**The problem:** Please print the full listing exactly.

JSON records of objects
= = = = =

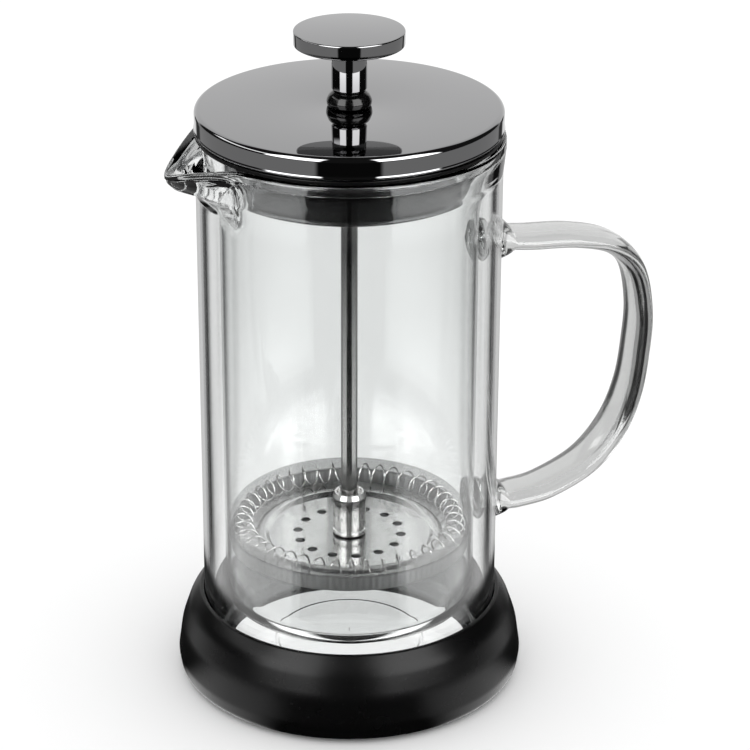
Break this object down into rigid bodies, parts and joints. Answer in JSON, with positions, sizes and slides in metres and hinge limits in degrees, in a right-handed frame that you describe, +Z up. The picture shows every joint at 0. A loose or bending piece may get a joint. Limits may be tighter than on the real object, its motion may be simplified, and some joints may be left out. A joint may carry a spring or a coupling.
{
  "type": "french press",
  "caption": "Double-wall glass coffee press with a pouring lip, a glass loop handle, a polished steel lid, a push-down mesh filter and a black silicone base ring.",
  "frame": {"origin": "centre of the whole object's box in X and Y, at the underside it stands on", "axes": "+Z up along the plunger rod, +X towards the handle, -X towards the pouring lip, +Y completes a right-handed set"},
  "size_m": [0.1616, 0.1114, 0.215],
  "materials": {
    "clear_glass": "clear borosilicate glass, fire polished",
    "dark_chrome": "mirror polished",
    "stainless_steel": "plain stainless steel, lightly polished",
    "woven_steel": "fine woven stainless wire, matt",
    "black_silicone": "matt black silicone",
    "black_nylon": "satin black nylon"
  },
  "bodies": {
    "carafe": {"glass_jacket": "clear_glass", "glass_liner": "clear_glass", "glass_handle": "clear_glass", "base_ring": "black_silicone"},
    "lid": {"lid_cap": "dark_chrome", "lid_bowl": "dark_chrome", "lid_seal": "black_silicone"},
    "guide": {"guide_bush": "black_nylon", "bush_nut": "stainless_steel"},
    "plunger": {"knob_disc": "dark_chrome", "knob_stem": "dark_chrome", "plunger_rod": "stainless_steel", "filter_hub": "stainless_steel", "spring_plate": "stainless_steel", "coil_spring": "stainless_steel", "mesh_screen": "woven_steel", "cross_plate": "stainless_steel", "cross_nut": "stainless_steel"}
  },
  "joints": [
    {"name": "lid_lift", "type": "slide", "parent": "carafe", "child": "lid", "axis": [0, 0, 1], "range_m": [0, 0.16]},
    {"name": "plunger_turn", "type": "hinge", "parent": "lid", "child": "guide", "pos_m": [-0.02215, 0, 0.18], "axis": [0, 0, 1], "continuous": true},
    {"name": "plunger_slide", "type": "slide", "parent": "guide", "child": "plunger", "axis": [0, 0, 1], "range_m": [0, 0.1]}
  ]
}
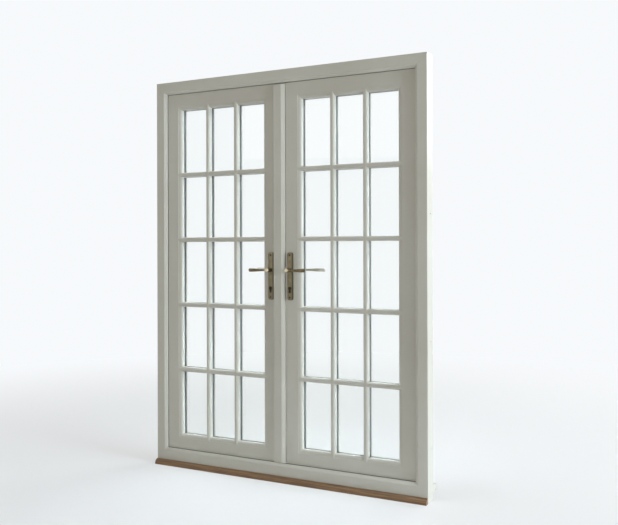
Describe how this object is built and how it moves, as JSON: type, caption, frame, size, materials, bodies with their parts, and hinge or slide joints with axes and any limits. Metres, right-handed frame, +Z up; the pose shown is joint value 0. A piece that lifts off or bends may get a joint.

= = = = =

**Complete output:**
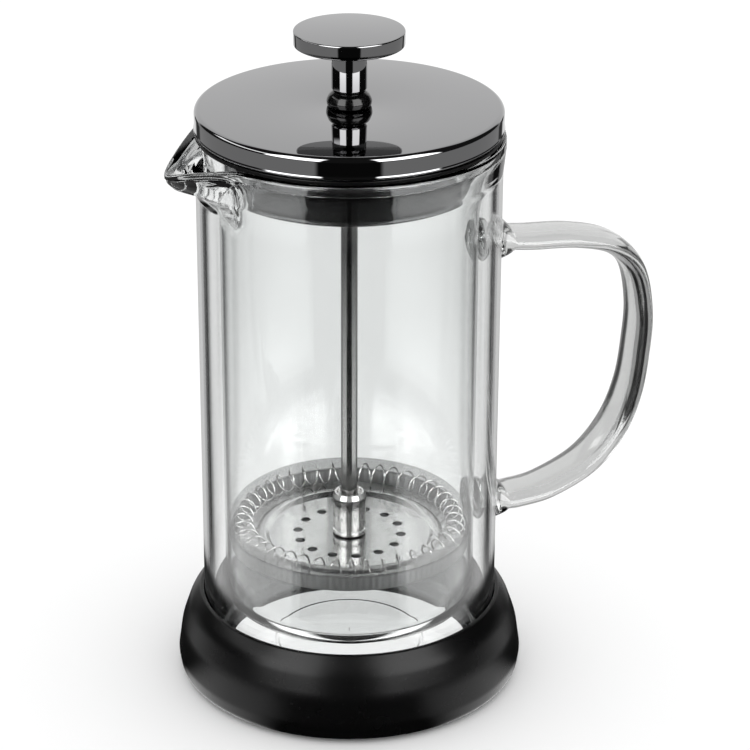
Break this object down into rigid bodies, parts and joints. Answer in JSON, with positions, sizes and slides in metres and hinge limits in degrees, in a right-handed frame that you describe, +Z up. The picture shows every joint at 0. A loose or bending piece may get a joint. Limits may be tighter than on the real object, its motion may be simplified, and some joints may be left out. A joint may carry a spring or a coupling.
{
  "type": "french press",
  "caption": "Double-wall glass coffee press with a pouring lip, a glass loop handle, a polished steel lid, a push-down mesh filter and a black silicone base ring.",
  "frame": {"origin": "centre of the whole object's box in X and Y, at the underside it stands on", "axes": "+Z up along the plunger rod, +X towards the handle, -X towards the pouring lip, +Y completes a right-handed set"},
  "size_m": [0.1616, 0.1114, 0.215],
  "materials": {
    "clear_glass": "clear borosilicate glass, fire polished",
    "dark_chrome": "mirror polished",
    "stainless_steel": "plain stainless steel, lightly polished",
    "woven_steel": "fine woven stainless wire, matt",
    "black_silicone": "matt black silicone",
    "black_nylon": "satin black nylon"
  },
  "bodies": {
    "carafe": {"glass_jacket": "clear_glass", "glass_liner": "clear_glass", "glass_handle": "clear_glass", "base_ring": "black_silicone"},
    "lid": {"lid_cap": "dark_chrome", "lid_bowl": "dark_chrome", "lid_seal": "black_silicone"},
    "guide": {"guide_bush": "black_nylon", "bush_nut": "stainless_steel"},
    "plunger": {"knob_disc": "dark_chrome", "knob_stem": "dark_chrome", "plunger_rod": "stainless_steel", "filter_hub": "stainless_steel", "spring_plate": "stainless_steel", "coil_spring": "stainless_steel", "mesh_screen": "woven_steel", "cross_plate": "stainless_steel", "cross_nut": "stainless_steel"}
  },
  "joints": [
    {"name": "lid_lift", "type": "slide", "parent": "carafe", "child": "lid", "axis": [0, 0, 1], "range_m": [0, 0.16]},
    {"name": "plunger_turn", "type": "hinge", "parent": "lid", "child": "guide", "pos_m": [-0.02215, 0, 0.18], "axis": [0, 0, 1], "continuous": true},
    {"name": "plunger_slide", "type": "slide", "parent": "guide", "child": "plunger", "axis": [0, 0, 1], "range_m": [0, 0.1]}
  ]
}
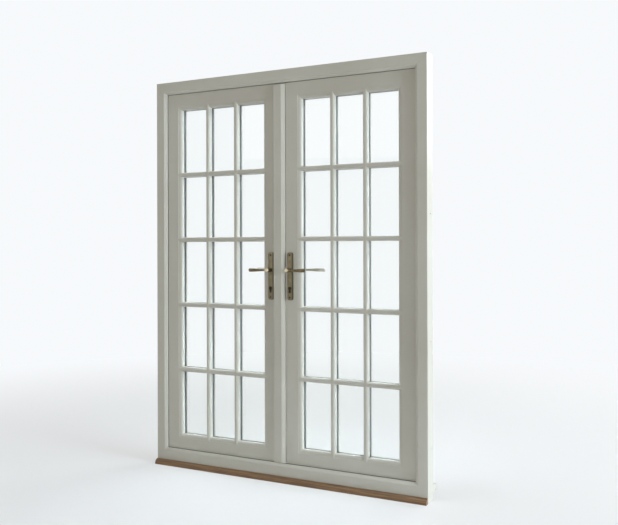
Describe how this object is built and how it moves, as JSON: type, caption, frame, size, materials, bodies with their parts, and hinge or slide joints with axes and any limits. Metres, right-handed frame, +Z up; the pose shown is joint value 0. A piece that lifts off or bends may get a joint.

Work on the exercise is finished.